In May, a video of a governmental meeting showed Salles, the environment minister, saying that the government should take advantage of the media’s focus on the Covid-19 pandemic to loosen the environmental restrictions. The video from April 22 was disclosed during an investigation by the Supreme Court into allegations that Bolsonaro was trying to interfere with the Federal Police.

The quote from Salles caught the media’s attention. “There is a need to have an effort on our side here, while we are at this moment of tranquility in terms of press coverage, because it only talks about Covid, and let the cattle herd run and change all the rules and simplifying standards,” he said.

Mangroves growing in the south of Brazil's Boipeba island have extensive root systems.

Later, in an exclusive interview with CNN Brasil, Salles defended his stance saying it was aimed at reducing bureaucracy. “What I defended in the meeting were regulations that do not need to go through Congress [to be approved],” he said.

Bolsonaro has also rejected criticism of his government’s environmental policy, even as data from his own agency shows a growing problem, especially in the Amazon and the Pantanal.

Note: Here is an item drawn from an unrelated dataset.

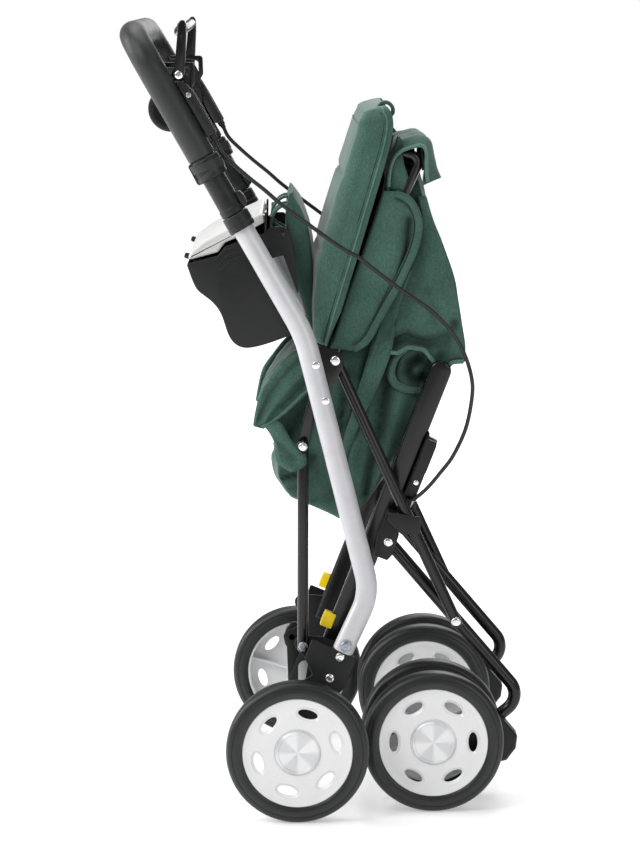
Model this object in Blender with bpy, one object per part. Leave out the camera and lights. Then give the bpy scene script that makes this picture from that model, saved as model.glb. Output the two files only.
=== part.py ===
"""Folding rollator with a padded seat and a shopping bag, folded up and standing on its wheels.

The frame is drawn from its right side, in metres: x runs forward from the rear axle and z up from a
floor line DRAWN_AXLE_HEIGHT below that axle. y is the distance from the middle, positive to the left.
"""
import math

import bmesh
import bpy
from mathutils import Matrix, Vector

# Play and touching gaps
GAP = 0.0003
PLAY = 0.0010
HOLE_PLAY = 0.0005

# Wheels
WHEEL_RADIUS = 0.0875
WHEEL_WIDTH = 0.033
WHEEL_SIDES = 28
RIM_RADIUS = 0.0675
RIM_HALF_WIDTH = 0.013
HUB_RADIUS = 0.0265
HUB_TUBE_RADIUS = 0.014
WINDOW_COUNT = 6
WINDOW_CIRCLE = 0.049
WINDOW_LENGTH = 0.023
WINDOW_WIDTH = 0.011
AXLE_RADIUS = 0.005
HALF_TRACK = 0.244
TWIN_OFFSET = 0.0375

# Pressed plates, pins and their heads
PLATE = 0.003
PIN_RADIUS = 0.004
HEAD_RADIUS = 0.0058
HEAD_HEIGHT = 0.0028
SPACER_RADIUS = 0.0065
POST_BOLT_RADIUS = 0.005
POST_BOLT_HEAD = 0.0078

# Layers across the frame, from the middle outwards
BAG_CLEARANCE = 0.0038
SEAT_FRAME_RADIUS = 0.0062
RAIL_INNER = 0.127
RAIL_THICKNESS = 0.012
LEG_RADIUS = 0.008
STRUT_RADIUS = 0.007
LINK_RADIUS = 0.007
LEVER_THICKNESS = 0.005
POST_Y = 0.2025
POST_RADIUS = 0.013
RAIL_OUTER = RAIL_INNER + RAIL_THICKNESS
CHEEK_INNER = RAIL_OUTER + GAP
LEG_Y = CHEEK_INNER + PLATE + PLAY + LEG_RADIUS
CHEEK_OUTER = LEG_Y + LEG_RADIUS + PLAY
STRUT_Y = CHEEK_OUTER + PLATE + PLAY + STRUT_RADIUS
CLIP_CHEEK = STRUT_Y + STRUT_RADIUS + PLAY
LINK_Y = CHEEK_INNER + PLATE + PLAY + LINK_RADIUS
LEVER_OUTER = LINK_Y - LINK_RADIUS - PLAY
SEAT_FRAME_Y = LEVER_OUTER - LEVER_THICKNESS - PLAY - SEAT_FRAME_RADIUS
BAG_HALF_WIDTH = SEAT_FRAME_Y - SEAT_FRAME_RADIUS - BAG_CLEARANCE
POST_INNER = POST_Y - POST_RADIUS
SEAT_BRACKET_Y = POST_INNER - GAP - PLATE
REAR_PLATE_Y = POST_INNER - PLAY - PLATE

# Where the drawing stands in the part's own frame
DRAWN_AXLE_HEIGHT = 0.0875
REAR_AXLE_X = -0.0296

# Joint points, drawn from the side
AXLE = (0.0, DRAWN_AXLE_HEIGHT)
POST_FOOT = (0.0595, 0.2122)
SEAT_PIVOT = (0.0463, 0.5610)
LEG_PIVOT = (0.1125, 0.3325)
STRUT_BOLT = (0.1960, 0.2350)
LINK_FOOT = (0.0069, 0.2004)
LINK_HEAD = (0.0071, 0.4507)
CASTOR_WHEEL = (0.1680, DRAWN_AXLE_HEIGHT)
STEM_END = (0.2438, 0.1048)
BRAKE_PIVOT = (-0.0075, 0.1437)
LID_HINGE = (-0.0440, 0.7310)
LEVER_PIVOT = (-0.1421, 0.9082)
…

Coronavirus and deforestation rip through Brazil's people and the world's lungs

In 2019, his first year in office, Brazil’s National Institute for Space Research (INPE) counted 126,089 fires in the Amazon — a rise of nearly 40% over the year before he took office. And despite a government ban on fires in the Amazon imposed in mid-July, INPE reported more fires in August and September than in the same period a year ago.

INPE data also showed fires raging in the Pantanal, home to alligators, jaguars and many other animals. By mid-September, it had registered 16,119 heat spots in Pantanal in 2020, the most since 1998, when the institute started keeping record.

Yet Bolsonaro has remained defiant. Addressing UN member states in a pre-recorded address last week, Bolsonaro accused foreign actors of a “brutal disinformation campaign” about the supposed degradation of the Amazon as well as Brazil’s Pantanal wetlands.